What was the stand name of Wankhede where Mahi's winning sixer landed during 2011 WC finals?

 2011 World Cup: How Gavaskar located the cricket ball Dhoni hit for a 6 to seal win

The man who occupied the seat on which the ball landed that night is learnt to have preserved both the ball and the ticket to the game. The Mumbai Cricket Association hopes to get the ball for its museum, and mark the seat in the stadium for posterity.

Where is the seat?

That spot has now been identified as seat number 210 in the MCA Pavilion, L Block. It’s a ground-level stand with the seat close to the fence, and only metres away from the famous staircase taken by the home Indian team, including the iconic last walk of Sachin Tendulkar.

How did Gavaskar come into the picture?

Having read about MCA’s plans to honour Dhoni in this fashion in The Indian Express, Sunil Gavaskar recalled that it was a friend’s friend who had been occupying that seat on that day, and was, in fact, the lucky possessor of the ball that Dhoni had hit for that iconic six. While the name is not yet public, it is learnt that the dream-catcher as it were, resides outside of India, and has safely preserved both the Cup final ticket and the ball.
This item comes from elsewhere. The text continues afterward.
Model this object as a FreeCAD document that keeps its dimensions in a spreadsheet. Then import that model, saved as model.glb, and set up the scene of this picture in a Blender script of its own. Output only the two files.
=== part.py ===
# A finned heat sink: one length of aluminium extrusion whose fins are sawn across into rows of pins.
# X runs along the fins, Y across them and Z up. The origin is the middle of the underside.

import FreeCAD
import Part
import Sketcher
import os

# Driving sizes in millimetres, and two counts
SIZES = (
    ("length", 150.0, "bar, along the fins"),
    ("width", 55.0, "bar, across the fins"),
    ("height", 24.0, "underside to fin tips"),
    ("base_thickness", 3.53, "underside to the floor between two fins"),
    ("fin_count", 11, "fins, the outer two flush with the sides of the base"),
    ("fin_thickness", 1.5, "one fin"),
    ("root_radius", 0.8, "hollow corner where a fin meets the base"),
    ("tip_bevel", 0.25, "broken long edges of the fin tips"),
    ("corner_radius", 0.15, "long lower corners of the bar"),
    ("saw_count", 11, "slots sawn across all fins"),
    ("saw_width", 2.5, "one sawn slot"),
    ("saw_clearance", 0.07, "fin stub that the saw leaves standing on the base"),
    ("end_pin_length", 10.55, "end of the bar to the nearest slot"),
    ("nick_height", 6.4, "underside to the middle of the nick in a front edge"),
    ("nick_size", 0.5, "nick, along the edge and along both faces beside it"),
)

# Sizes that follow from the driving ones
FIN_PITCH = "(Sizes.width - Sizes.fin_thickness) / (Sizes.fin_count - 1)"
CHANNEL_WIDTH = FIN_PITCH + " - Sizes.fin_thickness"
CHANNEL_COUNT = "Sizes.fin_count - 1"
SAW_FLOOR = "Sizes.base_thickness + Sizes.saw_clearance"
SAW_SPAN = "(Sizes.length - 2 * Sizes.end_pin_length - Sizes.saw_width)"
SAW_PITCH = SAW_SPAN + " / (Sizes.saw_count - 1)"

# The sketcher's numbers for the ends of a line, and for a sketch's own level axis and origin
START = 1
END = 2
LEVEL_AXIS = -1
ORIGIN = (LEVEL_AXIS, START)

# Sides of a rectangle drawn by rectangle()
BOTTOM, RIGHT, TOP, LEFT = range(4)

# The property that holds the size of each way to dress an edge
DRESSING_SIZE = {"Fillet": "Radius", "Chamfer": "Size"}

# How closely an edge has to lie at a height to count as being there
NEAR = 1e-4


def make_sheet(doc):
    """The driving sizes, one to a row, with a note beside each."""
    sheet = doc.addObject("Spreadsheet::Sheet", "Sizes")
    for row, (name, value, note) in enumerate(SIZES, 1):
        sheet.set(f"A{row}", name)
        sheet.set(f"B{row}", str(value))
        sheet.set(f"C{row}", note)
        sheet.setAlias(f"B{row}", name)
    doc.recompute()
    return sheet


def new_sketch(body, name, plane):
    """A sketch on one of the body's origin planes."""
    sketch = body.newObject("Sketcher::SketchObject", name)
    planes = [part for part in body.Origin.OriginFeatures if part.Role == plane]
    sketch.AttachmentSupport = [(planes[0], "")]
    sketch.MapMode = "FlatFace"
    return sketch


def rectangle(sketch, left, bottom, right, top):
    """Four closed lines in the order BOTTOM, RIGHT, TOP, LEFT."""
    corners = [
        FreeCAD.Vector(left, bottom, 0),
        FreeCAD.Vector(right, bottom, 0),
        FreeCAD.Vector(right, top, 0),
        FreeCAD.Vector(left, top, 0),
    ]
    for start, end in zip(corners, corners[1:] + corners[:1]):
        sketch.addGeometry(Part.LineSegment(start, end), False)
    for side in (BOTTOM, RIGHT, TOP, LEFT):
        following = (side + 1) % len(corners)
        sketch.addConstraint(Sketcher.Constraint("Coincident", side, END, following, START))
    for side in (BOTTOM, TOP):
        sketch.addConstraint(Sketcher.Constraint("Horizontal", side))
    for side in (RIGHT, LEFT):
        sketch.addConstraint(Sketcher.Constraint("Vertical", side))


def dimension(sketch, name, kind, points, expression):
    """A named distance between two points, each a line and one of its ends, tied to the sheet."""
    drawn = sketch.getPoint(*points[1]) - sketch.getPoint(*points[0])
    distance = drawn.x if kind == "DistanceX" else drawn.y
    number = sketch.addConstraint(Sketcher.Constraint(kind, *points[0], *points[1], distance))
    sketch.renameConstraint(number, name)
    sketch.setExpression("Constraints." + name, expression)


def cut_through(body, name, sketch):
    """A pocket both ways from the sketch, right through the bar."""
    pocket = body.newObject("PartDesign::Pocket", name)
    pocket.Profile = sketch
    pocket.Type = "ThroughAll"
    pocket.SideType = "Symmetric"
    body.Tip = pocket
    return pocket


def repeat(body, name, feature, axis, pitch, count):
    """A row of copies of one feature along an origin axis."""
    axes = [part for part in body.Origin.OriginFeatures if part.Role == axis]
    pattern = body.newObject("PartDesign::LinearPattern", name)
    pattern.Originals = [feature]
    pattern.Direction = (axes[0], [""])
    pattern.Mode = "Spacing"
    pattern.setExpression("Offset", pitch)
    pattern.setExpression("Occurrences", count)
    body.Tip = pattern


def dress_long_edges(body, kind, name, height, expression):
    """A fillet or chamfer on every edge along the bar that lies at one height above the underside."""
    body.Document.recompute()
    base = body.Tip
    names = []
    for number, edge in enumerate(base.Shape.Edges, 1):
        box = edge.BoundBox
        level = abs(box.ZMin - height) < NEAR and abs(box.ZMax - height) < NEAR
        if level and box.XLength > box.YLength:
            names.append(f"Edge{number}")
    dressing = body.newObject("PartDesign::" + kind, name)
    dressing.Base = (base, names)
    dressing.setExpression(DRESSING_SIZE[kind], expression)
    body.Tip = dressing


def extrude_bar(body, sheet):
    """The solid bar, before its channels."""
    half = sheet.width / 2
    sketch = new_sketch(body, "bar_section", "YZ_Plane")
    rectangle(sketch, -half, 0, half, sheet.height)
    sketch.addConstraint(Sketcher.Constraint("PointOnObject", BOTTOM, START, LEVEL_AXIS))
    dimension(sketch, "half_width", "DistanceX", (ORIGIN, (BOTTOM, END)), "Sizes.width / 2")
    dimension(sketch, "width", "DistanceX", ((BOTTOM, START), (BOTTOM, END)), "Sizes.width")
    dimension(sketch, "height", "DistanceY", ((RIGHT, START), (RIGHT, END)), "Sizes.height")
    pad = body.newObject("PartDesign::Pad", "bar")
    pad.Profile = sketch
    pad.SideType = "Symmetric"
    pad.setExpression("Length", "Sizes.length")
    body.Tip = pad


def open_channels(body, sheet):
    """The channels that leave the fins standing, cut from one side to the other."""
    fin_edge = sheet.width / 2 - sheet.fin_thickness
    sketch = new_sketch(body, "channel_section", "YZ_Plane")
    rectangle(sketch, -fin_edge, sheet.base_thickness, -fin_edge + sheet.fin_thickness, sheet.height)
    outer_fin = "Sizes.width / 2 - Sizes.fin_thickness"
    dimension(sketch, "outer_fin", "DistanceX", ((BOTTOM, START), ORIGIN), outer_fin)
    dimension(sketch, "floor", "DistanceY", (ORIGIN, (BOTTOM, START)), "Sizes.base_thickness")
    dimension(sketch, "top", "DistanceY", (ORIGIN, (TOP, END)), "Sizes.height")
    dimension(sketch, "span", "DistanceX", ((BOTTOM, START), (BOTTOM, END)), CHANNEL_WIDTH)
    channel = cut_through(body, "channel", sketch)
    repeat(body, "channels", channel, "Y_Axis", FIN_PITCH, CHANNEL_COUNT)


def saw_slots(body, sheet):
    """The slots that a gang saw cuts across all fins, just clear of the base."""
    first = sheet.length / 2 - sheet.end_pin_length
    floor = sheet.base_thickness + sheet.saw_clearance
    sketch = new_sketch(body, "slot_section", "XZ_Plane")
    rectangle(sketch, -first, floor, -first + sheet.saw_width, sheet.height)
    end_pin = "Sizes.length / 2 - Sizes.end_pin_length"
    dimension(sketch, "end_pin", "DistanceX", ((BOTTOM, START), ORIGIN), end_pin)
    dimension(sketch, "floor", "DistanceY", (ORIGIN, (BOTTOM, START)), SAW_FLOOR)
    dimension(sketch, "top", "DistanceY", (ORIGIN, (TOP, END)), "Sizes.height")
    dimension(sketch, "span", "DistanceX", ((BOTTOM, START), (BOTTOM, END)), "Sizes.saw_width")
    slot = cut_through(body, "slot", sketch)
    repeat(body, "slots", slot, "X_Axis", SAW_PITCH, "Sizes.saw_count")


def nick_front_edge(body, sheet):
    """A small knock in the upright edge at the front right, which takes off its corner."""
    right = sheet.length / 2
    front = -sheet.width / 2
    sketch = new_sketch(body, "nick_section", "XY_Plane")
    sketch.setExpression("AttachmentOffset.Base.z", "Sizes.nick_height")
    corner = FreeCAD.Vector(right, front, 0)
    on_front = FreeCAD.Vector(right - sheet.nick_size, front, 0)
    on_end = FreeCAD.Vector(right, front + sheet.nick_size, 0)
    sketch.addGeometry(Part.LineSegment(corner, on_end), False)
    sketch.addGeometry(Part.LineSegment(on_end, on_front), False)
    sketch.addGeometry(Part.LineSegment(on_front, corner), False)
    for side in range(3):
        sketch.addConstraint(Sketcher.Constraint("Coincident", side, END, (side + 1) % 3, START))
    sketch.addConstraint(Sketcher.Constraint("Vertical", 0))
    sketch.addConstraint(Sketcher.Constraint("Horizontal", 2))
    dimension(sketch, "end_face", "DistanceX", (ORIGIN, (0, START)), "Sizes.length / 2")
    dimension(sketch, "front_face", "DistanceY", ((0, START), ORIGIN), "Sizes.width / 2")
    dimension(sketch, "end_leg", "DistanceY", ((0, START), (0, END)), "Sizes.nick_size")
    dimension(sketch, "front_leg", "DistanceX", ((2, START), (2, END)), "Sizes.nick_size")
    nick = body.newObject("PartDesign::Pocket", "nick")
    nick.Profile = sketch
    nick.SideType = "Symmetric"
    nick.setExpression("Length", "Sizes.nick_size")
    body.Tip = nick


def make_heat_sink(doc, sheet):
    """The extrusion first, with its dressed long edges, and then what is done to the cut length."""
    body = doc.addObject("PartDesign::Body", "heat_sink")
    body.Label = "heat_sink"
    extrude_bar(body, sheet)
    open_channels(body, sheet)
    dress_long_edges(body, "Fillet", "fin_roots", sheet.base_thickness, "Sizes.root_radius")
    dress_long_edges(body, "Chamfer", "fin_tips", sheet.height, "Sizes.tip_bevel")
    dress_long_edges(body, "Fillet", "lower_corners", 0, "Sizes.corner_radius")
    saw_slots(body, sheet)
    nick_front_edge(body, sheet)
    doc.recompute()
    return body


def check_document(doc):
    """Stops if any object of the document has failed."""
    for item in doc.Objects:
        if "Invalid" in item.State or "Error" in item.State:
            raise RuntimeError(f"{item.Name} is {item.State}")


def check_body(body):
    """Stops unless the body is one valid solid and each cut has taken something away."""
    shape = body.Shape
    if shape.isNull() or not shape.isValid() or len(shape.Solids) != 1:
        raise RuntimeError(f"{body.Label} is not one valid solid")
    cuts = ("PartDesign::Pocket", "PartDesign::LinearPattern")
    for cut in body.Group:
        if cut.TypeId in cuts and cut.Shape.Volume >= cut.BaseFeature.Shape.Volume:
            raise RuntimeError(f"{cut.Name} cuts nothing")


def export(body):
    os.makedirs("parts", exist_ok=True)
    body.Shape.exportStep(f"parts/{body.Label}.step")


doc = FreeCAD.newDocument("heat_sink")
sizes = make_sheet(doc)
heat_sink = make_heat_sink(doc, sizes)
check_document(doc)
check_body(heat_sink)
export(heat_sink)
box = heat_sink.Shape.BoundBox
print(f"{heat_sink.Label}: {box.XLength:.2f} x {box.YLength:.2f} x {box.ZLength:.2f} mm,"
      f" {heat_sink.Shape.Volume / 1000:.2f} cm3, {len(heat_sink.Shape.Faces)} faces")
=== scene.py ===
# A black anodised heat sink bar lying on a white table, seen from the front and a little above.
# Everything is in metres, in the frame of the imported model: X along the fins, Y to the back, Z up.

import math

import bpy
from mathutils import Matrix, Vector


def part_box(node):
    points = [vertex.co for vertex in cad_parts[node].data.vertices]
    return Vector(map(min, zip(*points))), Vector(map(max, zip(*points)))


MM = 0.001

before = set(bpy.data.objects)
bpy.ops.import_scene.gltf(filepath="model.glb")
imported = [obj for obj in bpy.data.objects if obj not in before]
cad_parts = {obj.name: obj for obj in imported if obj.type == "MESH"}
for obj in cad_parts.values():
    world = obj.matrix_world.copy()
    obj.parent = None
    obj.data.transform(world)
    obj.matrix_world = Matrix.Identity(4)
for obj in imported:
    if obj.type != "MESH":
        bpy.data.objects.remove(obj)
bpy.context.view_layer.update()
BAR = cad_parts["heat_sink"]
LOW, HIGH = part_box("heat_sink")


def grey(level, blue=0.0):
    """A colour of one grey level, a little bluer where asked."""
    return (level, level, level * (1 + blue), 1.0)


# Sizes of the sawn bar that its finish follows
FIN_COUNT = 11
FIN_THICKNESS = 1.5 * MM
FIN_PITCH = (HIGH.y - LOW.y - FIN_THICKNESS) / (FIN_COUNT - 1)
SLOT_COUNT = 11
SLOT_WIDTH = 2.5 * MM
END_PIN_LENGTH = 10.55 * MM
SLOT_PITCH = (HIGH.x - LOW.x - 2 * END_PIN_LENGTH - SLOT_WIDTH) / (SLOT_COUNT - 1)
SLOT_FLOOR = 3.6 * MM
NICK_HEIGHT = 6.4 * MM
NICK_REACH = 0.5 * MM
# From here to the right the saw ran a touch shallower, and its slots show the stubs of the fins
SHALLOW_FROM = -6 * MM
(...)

How did Gavaskar help MCA?

Gavaskar wrote to Ajinkya Naik informing him that he could help MCA locate the ball that was lost in the ecstatic celebrations from that historic night, and that the spectator who caught the ball was an acquaintance of his (Gavaskar’s) friend. “Gavaskar informed Ajinkya that his friend knows the person who was at that spot, and even has the ball with him,” an MCA member said.

What are the MCA’s plans now?

It is expected that the MCA may request Gavaskar to help get in touch with the spectator. The cricket association, through Naik, a school cricketer himself who now owns a consultancy firm, will then officially request to procure the ball for its planned museum. The Museum Committee will try to meet the person as soon as it is possible.

“As an act of gratitude and tribute to his (Dhoni’s) immense contribution to Indian cricket, the MCA can devote a permanent seat on his name at the pavilion where his famous World Cup-winning six had landed,” read Naik’s letter, accessed by The Indian Express. It is learnt that the seat will be replaced with a brand new one with a plaquette on it.

Is this a novel way to honour cricketers?

Naming a particular seat, and not an entire stand, after a player is a novel idea in India, though not an alien concept abroad.

Simon O’Donnell’s 122-metre six in a First Class match at the Melbourne Cricket Ground in 1993 has been commemorated with the seat where the ball landed being painted yellow.

Similarly, in 2018, at the Etihad Stadium in Melbourne, Big Bash League franchise Melbourne Renegade honoured their former player Brad Hodge by painting a third-tier seat red, where Hodge’s 96-metre six landed in what was his last match as a player.

And of course, in Auckland, New Zealand, a plaque was placed on a seat where Grant Elliot hit a six that secured the country’s first appearance in the final of a World Cup, back in 2015.